Absurd is also a good word to describe the government’s rationale for why it decided that ESL students would no longer be able to work off campus, as the Conservatives decided that working in an English environment would distract students from learning English and that they should instead focus on their textbooks. Many of the remaining reforms to Canada’s international student program remain unknown, as the CIC website states that CIC is developing a new compliance regime, and that additional details will be publicized in late 2014.
Yes. Late 2014. Indeed, saying “we don’t know why CIC is doing what they’re doing, or what they plan on doing.. we only know that they seem to be behind schedule in doing it” appears to have become a common maxim amongst immigration representatives.
This uncertainty of what was going on at CIC was best demonstrated during what is known in immigration circles as the “CEC debacle.” Starting in November, 2014, many immigration representatives began speculating that the application quota in the Canadian Experience Class, Canada’s most popular economic immigration program, had been reached. CIC, however, insisted on both its website and in e-mails that the program was still open. In January, 2015, however, CIC quietly announced that it had made a mistake, that the quota had in fact been reached the previous October, and it returned CEC applications that had been submitted thin the autumn. Thousands of individuals and Canadian businesses were left scrambling, and many foreign workers had to leave Canada as a result.
Finally, with the exception of Express Entry, CIC’s processing times have soared in most temporary and permanent resident programs. This was especially noticeable in the Family Class. Eventually, it became hard to conclude anything other than that family reunification under Minister Alexander simply wasn’t a priority.
One of the most memorable moments of the 2015 election was Minister Alexander’s announcement that a re-elected Conservative government would establish a tip line for reporting “barbaric cultural practices” and that there would be an integrated RCMP task force to step up enforcement of the Zero Tolerance for Barbaric Cultural Practices Act. Many Canadians both laughed at the idea, and were at the same time aghast as they subsequently learned about some of the uglier things that had been transpiring in Canada’s citizenship and immigration portfolio.
Even when the actual measures that the Conservatives were proposing or had introduced, like cracking down on forced marriage and violence against children, were laudable, the government’s repeated description of these crimes as “barbaric cultural practices” were widely decried as promoting fear and intolerance.

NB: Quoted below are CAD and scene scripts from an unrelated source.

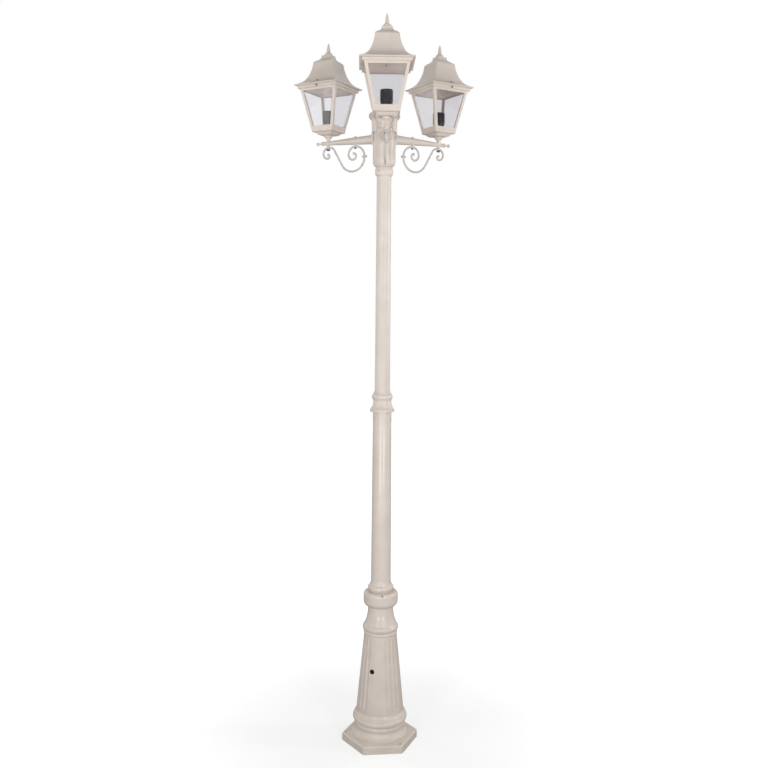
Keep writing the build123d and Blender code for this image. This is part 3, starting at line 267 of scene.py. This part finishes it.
cast_paint = paint("cast_paint", peel=0.00003, pebble=0.00014, sheen=0.42, dust_and_shade=0.35)
tube_paint = paint("tube_paint", peel=0.00003, pebble=0.0, sheen=0.36, dust_and_shade=0.2)
bar_paint = paint(
    "bar_paint", peel=0.00004, pebble=0.00003, sheen=0.40, dust_and_shade=0.25, cream=BAR_CREAM, thin=BAR_CREAM_THIN
)
print("paints:", cast_paint.name, tube_paint.name, bar_paint.name)

# %% [markdown]
# ## Bare metal, plastic and glass
#
# Screws and nuts are zinc plated, and the sleeves in the lampholders are pressed brass. Handled metal has
# fine random scratches, which break its gloss more than its colour. The scratches are noise stretched
# along one axis, in a group, because both metals use it.

# %% Node group: scratched metal
SCRATCH_STRETCH, SCRATCH_SCALE, BLOTCH_SCALE = (900.0, 120.0, 400.0), 4.0, 260.0

handling, takes, gives = new_group("handling", {"Depth": 0.000004}, ("Scuff", "Height"))
place = coordinates(handling)
stretched = add(handling, "ShaderNodeMapping", Vector=place, Scale=SCRATCH_STRETCH).outputs[0]
lines = noise(handling, stretched, Scale=SCRATCH_SCALE, Detail=3.0)
blotch = noise(handling, place, Scale=BLOTCH_SCALE, Detail=2.0)
handling.links.new(calculate(handling, "MULTIPLY", lines, blotch), gives["Scuff"])
handling.links.new(calculate(handling, "MULTIPLY", lines, takes["Depth"]), gives["Height"])
print("handling:", len(handling.nodes), "nodes")

# %% Zinc plate and brass
def bare_metal(name, bright, dull, smooth, rough):
    material, tree = new_material(name)
    marks = place_group(tree, handling)
    shader = add(
        tree,
        "ShaderNodeBsdfPrincipled",
        Base_Color=mix(tree, "RGBA", marks["Scuff"], bright, dull),
        Metallic=1.0,
        Roughness=mix(tree, "FLOAT", marks["Scuff"], smooth, rough),
        Normal=relief(tree, marks["Height"]),
    )
    add(tree, "ShaderNodeOutputMaterial", Surface=shader.outputs[0])
    return material


# The plate's colours are kept darker than fresh zinc, so the heads of screws and nuts come out dark.
zinc = bare_metal("zinc_plate", (0.26, 0.24, 0.22, 1), (0.10, 0.09, 0.08, 1), 0.32, 0.6)
brass = bare_metal("pressed_brass", (0.80, 0.60, 0.28, 1), (0.52, 0.36, 0.14, 1), 0.22, 0.55)
print("metals:", zinc.name, brass.name)

# %% [markdown]
# The lampholders are moulded in black plastic. A moulding is glossy but never quite even: the mould's own
# finish leaves a fine satin grain, and dust lies on its upward faces.

# %% Black plastic
PLASTIC, PLASTIC_DUST = (0.012, 0.012, 0.013, 1), (0.16, 0.15, 0.14, 1)

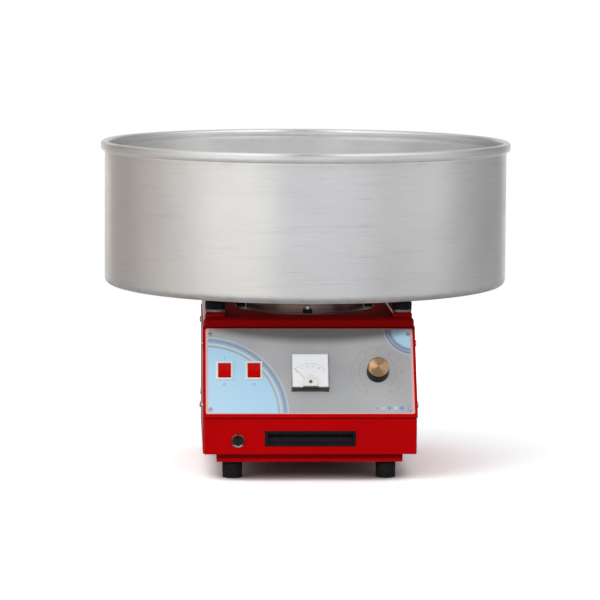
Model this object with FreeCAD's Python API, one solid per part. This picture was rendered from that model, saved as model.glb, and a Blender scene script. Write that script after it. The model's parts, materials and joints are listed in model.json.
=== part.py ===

Chris Alexander’s decision to appeal the Federal Court’s striking down of the CPC’s niqab ban at Canadian citizenship ceremonies was especially antagonizing. His statement that “we need to stand up for our values.. we need to do that in citizenship ceremonies. We need to do that to protect women and girls from forced marriage and other barbaric practices..” left little doubt that Canada’s Minister of Citizenship and Immigration at best believed that the religious values of Muslim Canadians are separate from, and incompatible with, what it means to be Canadian.
It simply got nasty. In 2014, the Federal Court ruled that the Conservatives denial of health care to certain refugee claimants was “cruel and unusual punishment” that “perpetuated the myth” that asylum seekers are bogus queue jumpers. Minister Alexander appealed. And when the Canadian Bar Association raised concerns about the constitutionality of Bill C-24’s revocation provisions, Minister Alexander described its members as “activist immigration lawyers” who were attempting to “drum up business by promoting the interests of convicted terrorists.”
The approach to cessation applications has also been callous. When Jason Kenney in 2012 amended the laws around cessation so that that the loss of protected person status would also terminate permanent resident status and lead to removal from Canada, he reassured Parliament that cessation would only apply to “people who claim protection from a country, receive Canada’s protection and immediately go back to that country that was supposedly the source of persecution.. and who fraudulently obtain a protected person status.” However, the government launched cessation proceedings against long-term permanent residents who had made one or two trips back to their countries of origin to visit dying parents. It initiated them against individuals who had simply applied for a passport despite never travelling on it. It even launched them against individuals who the government agreed would be persecuted if they were removed from Canada. And throughout it all, the government argued in court that when cessation proceedings were being initiated no procedural fairness was owed to those facing deportation.
Finally, Minister Alexander on numerous occasions, including after Typhoon Haiyan hit the Philippines, and when the refugee situation in Syria became a global crisis, promised prompt assistance that ultimately only materialized after intense media pressure months or years later. Although it is unfair to blame Minister Alexander for the death of Alan Kurdi, a young Syrian boy who drowned at sea, young Kurdi’s death did sadly during the election come to symbolize the intolerance and callousness of Canadian immigration and refugee policy under Minister Alexander.
And Now What?
Reading the above, it is clear that had Minister Alexander not engaged in such hyperbole, simply dropped the niqab and refugee health care court proceedings, and addressed the CBSA’s approach to cessation, then his tenure as Canada’s Minister of Citizenship and Immigration would mostly be viewed positively. I do not understand why things went off the rails.
It is difficult to imagine the incoming John McCallum banning the niqab at citizenship ceremonies, denying health care to refugee claimants, or promoting racial intolerance. Indeed, Prime Minister Trudeau’s renaming of Citizenship and Immigration to Immigration, Refugees, and Citizenship suggests that the Liberal Party of Canada is going to approach immigration matters with a much greater humanitarian focus.
The Liberal election platform essentially promised only to tinker with the “Good” described above, and to amend or repeal most of the “Bad” and the “Ugly.” It is thus easy for me to wish them the best of luck.